The ping pong table hanging on the wall in untitled 2021 (do we dream under the same sky) derives from another project by Koller in which he transformed the Gallery of the Youth in Bratislava into a sports club with ping-pong tables. Tiravanija repositioned the gallery as a site for communal gatherings in the three-day exhibition untitled 2014 (todos juntos) at kurimanzutto. He welcomed visitors to play ping-pong, eat a barbeque dinner that he cooked, and recline with a dozen others on a 47-foot hammock that hung across the gallery. The artist commissioned inmates of a correctional center near Valladolid, Yucatán, to weave the hammock: the only craft the inmates are allowed to sell. The slogan “todos juntos” (all together) is woven at the hammock’s center in reference to the inmates’ collective work that made the communal rocking possible.
untitled 2018 (6 kilos of rice) belongs to a series of chrome cooking corners reflecting rice cast from silver. Before casting the silver grains, Tiravanija measured a common serving size of rice for a small gathering. Similar to the expansion achieved after cooking rice, an illusion of abundance occurs when multiplied by two stainless steel plates whose structure directly echoes American artist Robert Smithson’s (1938–1973) Nonsite sculptures. Using silver to enhance the weight and monetary value of rice, Tiravanija transfigures notions of utility and excess of a culturally ingrained food as well as the culturally significant land artist.

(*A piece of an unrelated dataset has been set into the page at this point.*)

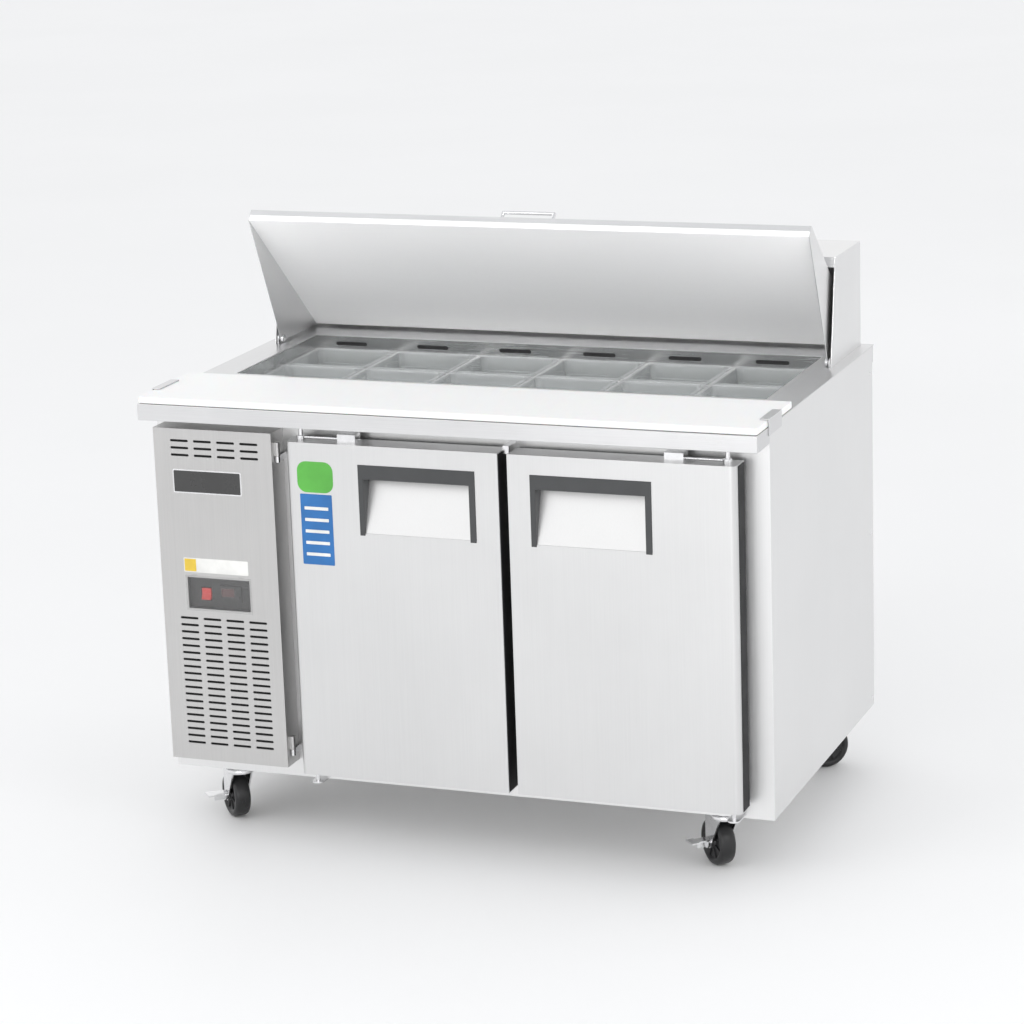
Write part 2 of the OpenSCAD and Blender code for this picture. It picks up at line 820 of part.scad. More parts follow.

Printed newspapers from Thailand, Mexico, and the United States also become fine art objects through the application of gold leaf and tree lacquer. untitled 2017 (eclipse of the soul) (Thai Rath, Friday, March 25, 2016) and untitled 2017 (eclipse of the soul) (Inter-national New York Times, Monday, March 17, 2014) consist of news coverage of political turmoil in Thailand in the wake of the 2014 ousting of the Prime Minister and resulting army coup. Tiravanija obscures these political references through the ancient Thai method of applying gold leaf that has been used for generations in the decorative arts in Thailand. A lunar eclipse forms from the newspaper’s negative space, transforming stories of political unrest into mere slivers of information.
“Eclipse of the soul” is one of many slogans found throughout the show. “I usually describe my text works as road signs,” Tiravanija explained in a recent interview with art historian Jörn Schafaff, “Like when you drive on a highway and you drive by a big signage and pick up whatever the words are written on it. It’s about whether that gets into your consciousness or not.” In untitled 2020 (a hurricane in a drop of cum) (two maps, 1965), first exhibited as part of Tiravanija’s solo exhibition untitled 2020 (once upon a time) (after jasper johns) at Galerie Chantal Crousel, Paris, the artist borrows words from American artist and poet John Giorno’s (1936–2019) rainbow painting A HURRICANE IN A DROP OF CUM (2015). Tiravanija characteristically employs artisanal techniques through weaving the syntax into an Aubusson rug that hangs on the gallery wall. The words overlay a familiar composition from the painting Two Maps (1965) by another American pop artist, Jasper Johns. The readymade map of the United States from Johns’s earlier Map (1961) appears again in the multicolored rug of untitled 2020 (once upon a time) that domesticates the gallery floor. On top of the textile stands a slab of marble resembling a tombstone engraved with Johns’ screenprints of two American flags and Tiravanija’s epitaph, “once upon a time.”
Echoes and polarities between ever evolving pasts are engraved in a twelve-part grid of polished steel. The lines, as seen in untitled 2023 (it’s come to nothing) and untitled 2023 (am i an unshut window), are sourced from the Modern Noh play Hanjo (1955) by Japanese postwar writer Yukio Mishima (1925–70). The classical Japanese dance drama was based on a 14th-century play by the Japanese actor and playwright Motokiyo Zeami (1363–1443), which inturn was based on an ancient Chinese poem. Audiences view their reflection within a lineage of cultural narratives with their own momentarily linked.
Additional texts inscribed onto large-scale panels of brass and stainless steel cover the gallery walls. Their reflective material enhances the temporal encounters that realize all of the works on view. An exchange occurs when audiences witness their reflection against the backdrop of the Shinsegae Gallery through and alongside Tiravanija’s work and other visitors. In ?, the artist presents the materiality of lived experiences and the objects that define them as forms of knowledge that he hopes to share with all those who find themselves swaying on a hammock while staring at their own reflection.